Far more problematic are state statutes permitting substituted service on state officials. This is common for foreign corporations that have registered to do business in the state (40 states), and somewhat less common for foreign corporations that do business without registering (17 states). In addition, 20 states have long-arm statutes that permit substituted service on unregistered corporations, registered corporations, or both.

Unlike affiliated companies, state officials have no preexisting relationships with the foreign defendants that would cause them to give notice of the lawsuit in the absence of a statutory obligation to do so. Many state statutes impose such an obligation. But even when a statute requires a state official to forward a copy of the service to the defendant, some courts have held that service is nevertheless complete when the state official is served, meaning that the Hague Service Convention need not be followed.

Again, an example may be useful. In a recent case, a South Carolina resident who was injured while using a Suzuki quadrunner sued the Japanese manufacturer and its U.S. subsidiary. Under a provision of South Carolina’s long-arm statute, a foreign company not authorized to do business in the state is deemed to appoint the secretary of state as its agent for service of process for suits that arise from doing business in the state. The Japanese Manufacturer argued that the provision’s requirement to forward a copy of the process to the defendant meant that a document would be transmitted for service abroad. Thus, the Hague Service Convention applied, and the document could not be sent by mail (a means of service to which Japan had objected under the Convention). But the U.S. district court disagreed. It read the statute to provide that service was complete when the secretary was served and interpreted the obligation to forward a copy as an additional means of providing notice rather than as a requirement for service.

In addition to South Carolina, courts in Kansas, New Mexico, and Rhode Island have read state statutes authorizing substituted service on state officials to avoid the Hague Service Convention. There is also support for this position in Maryland and New York, although the question has not yet been addressed in a Hague Convention case.

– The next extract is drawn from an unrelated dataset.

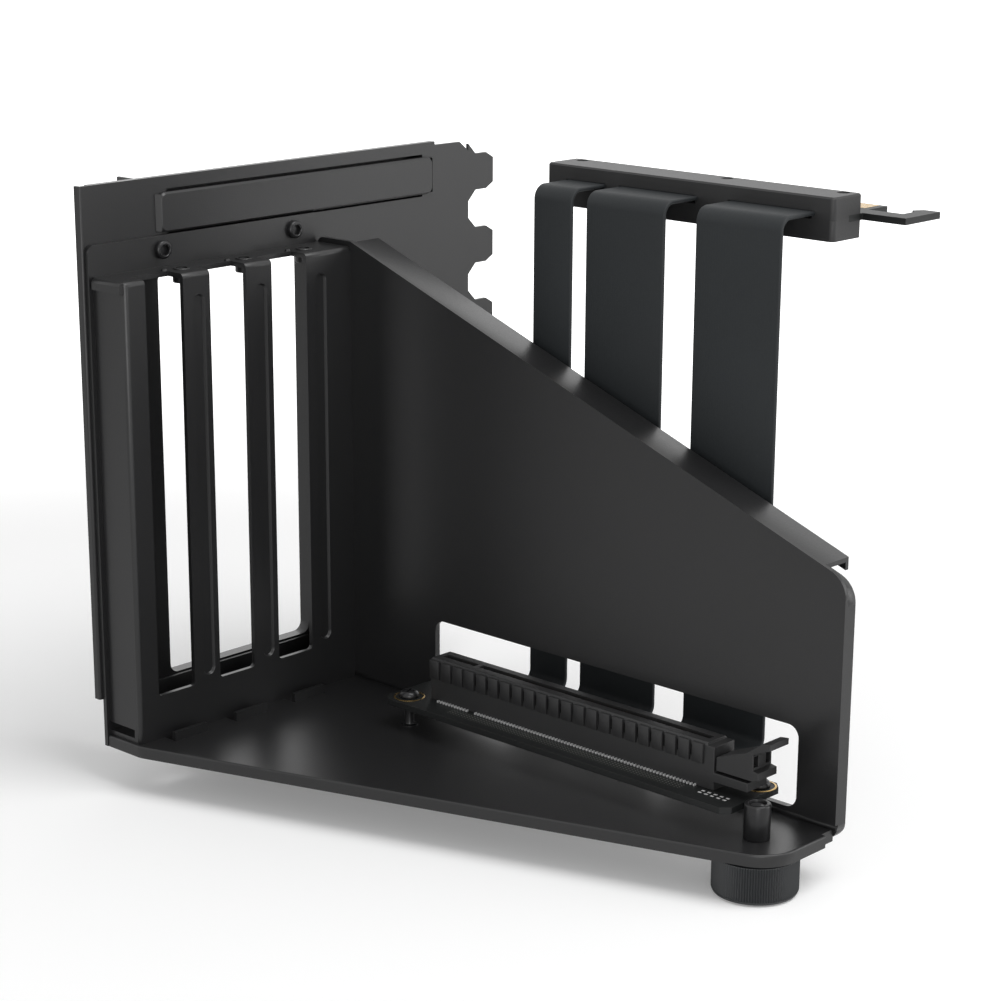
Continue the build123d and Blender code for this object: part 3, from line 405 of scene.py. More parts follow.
def surface(name, colour, roughness, grain_size, grain_height, spread=0.12, rough_spread=0.06,
            metallic=0.0, specular=0.5, patch_size=18.0):
    """A finish with a fine bump, slow changes of tone and of gloss."""
    material = bpy.data.materials.new(name)
    material.use_nodes = True
    nodes, links = material.node_tree.nodes, material.node_tree.links
    shader = nodes["Principled BSDF"]
    shader.inputs["Metallic"].default_value = metallic
    shader.inputs["Specular IOR Level"].default_value = specular
    grain = nodes.new("ShaderNodeGroup")
    grain.node_tree = grain_group()
    grain.inputs["Grain size"].default_value = grain_size
    grain.inputs["Patch size"].default_value = patch_size
    tone = nodes.new("ShaderNodeValToRGB")
    for element, position, change in zip(tone.color_ramp.elements, (0.3, 0.7), (1 - spread, 1 + spread)):
        element.position = position
        element.color = (*[min(1, value * change) for value in colour], 1)
    links.new(grain.outputs["Patches"], tone.inputs["Fac"])
    links.new(tone.outputs["Color"], shader.inputs["Base Color"])
    gloss = nodes.new("ShaderNodeMapRange")
    gloss.inputs["To Min"].default_value = roughness - rough_spread
    gloss.inputs["To Max"].default_value = roughness + rough_spread
    links.new(grain.outputs["Grain"], gloss.inputs["Value"])
    links.new(gloss.outputs["Result"], shader.inputs["Roughness"])
    bump = nodes.new("ShaderNodeBump")
    bump.inputs["Strength"].default_value = 1.0
    bump.inputs["Distance"].default_value = grain_height
    links.new(grain.outputs["Grain"], bump.inputs["Height"])
    links.new(bump.outputs["Normal"], shader.inputs["Normal"])
    return material


def dot_group():
    """Small round dots on a grid in X and Y, inside a rectangle of the board."""
    name = "plated dots"
    if name in bpy.data.node_groups:
        return bpy.data.node_groups[name]
    group = new_group(name, (("Pitch X", 1.0 * MM), ("Pitch Y", 0.8 * MM), ("Radius", 0.18), ("X low", 0.0),
                             ("X high", 1.0), ("Y low", 0.0), ("Y high", 1.0)), ("Dots",))
    nodes, links = group.nodes, group.links
    entry = nodes.new("NodeGroupInput")
    leave = nodes.new("NodeGroupOutput")
    place = nodes.new("ShaderNodeTexCoord")
    apart = nodes.new("ShaderNodeSeparateXYZ")
    links.new(place.outputs["Object"], apart.inputs[0])

    def step(operation, first, second=None):
        node = nodes.new("ShaderNodeMath")
        node.operation = operation
        for socket, value in zip(node.inputs, (first, second)):
            if isinstance(value, (int, float)):
                socket.default_value = value
            elif value is not None:
                links.new(value, socket)
        return node.outputs["Value"]

    def squared_gap(axis):
        cells = step("FRACT", step("DIVIDE", apart.outputs[axis], entry.outputs["Pitch " + axis]))
        return step("POWER", step("SUBTRACT", cells, 0.5), 2.0)

    gap = step("SQRT", step("ADD", squared_gap("X"), squared_gap("Y")))
    dots = step("LESS_THAN", gap, entry.outputs["Radius"])
    for axis in ("X", "Y"):
        past_low = step("GREATER_THAN", apart.outputs[axis], entry.outputs[axis + " low"])
        short_of_high = step("LESS_THAN", apart.outputs[axis], entry.outputs[axis + " high"])
        dots = step("MULTIPLY", step("MULTIPLY", dots, past_low), short_of_high)
    links.new(dots, leave.inputs["Dots"])
    return group


def add_dots(material, area, colour):
    """Mixes plated dots into a finish's colour inside an area of x and y limits."""
    nodes, links = material.node_tree.nodes, material.node_tree.links
    shader = nodes["Principled BSDF"]
    dots = nodes.new("ShaderNodeGroup")
    dots.node_tree = dot_group()
    for label, value in zip(("X low", "X high", "Y low", "Y high"), area):
        dots.inputs[label].default_value = value
    mix = nodes.new("ShaderNodeMix")
    mix.data_type = "RGBA"
    base = shader.inputs["Base Color"].links[0].from_socket
    links.new(dots.outputs["Dots"], mix.inputs["Factor"])
    links.new(base, mix.inputs["A"])
    mix.inputs["B"].default_value = (*colour, 1)
    links.new(mix.outputs["Result"], shader.inputs["Base Color"])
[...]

I argue that the South Carolina case and similar decisions are wrong. Under Mullane v. Central Hanover Bank & Trust Co.(1950), due process requires “notice reasonably calculated, under all the circumstances, to apprise interested parties of the pendency of the action.” Service on a state official does not meet this standard absent an obligation to transmit a copy of the service to the defendant abroad. And that obligation to transmit a document for service makes the Hague Service Convention applicable.

The Importance of State Law in Transnational Litigation

Statutes permitting substituted service are just one example of state laws that impact transnational litigation. Such statutes affect litigation not just in state court but also in federal court, since under Federal Rules of Civil Procedure 4(e)(1) and (h)(1) service can be made within a judicial district by following the procedures of state law.

Other examples include state rules on personal jurisdiction, which are incorporated in Federal Rule 4(k)(1)(A), as well state rules on choice-of-law and the recognition and enforcement of foreign judgments, which federal courts are required to apply when sitting in diversity. Some states have their own presumptions against extraterritoriality that apply to state statutes, and almost all states have their own doctrines of forum non conveniens, which often differ from the federal doctrine. Although law professors and their students typically ignore state law when studying Civil Procedure and Transnational Litigation, practicing lawyers cannot afford to do so.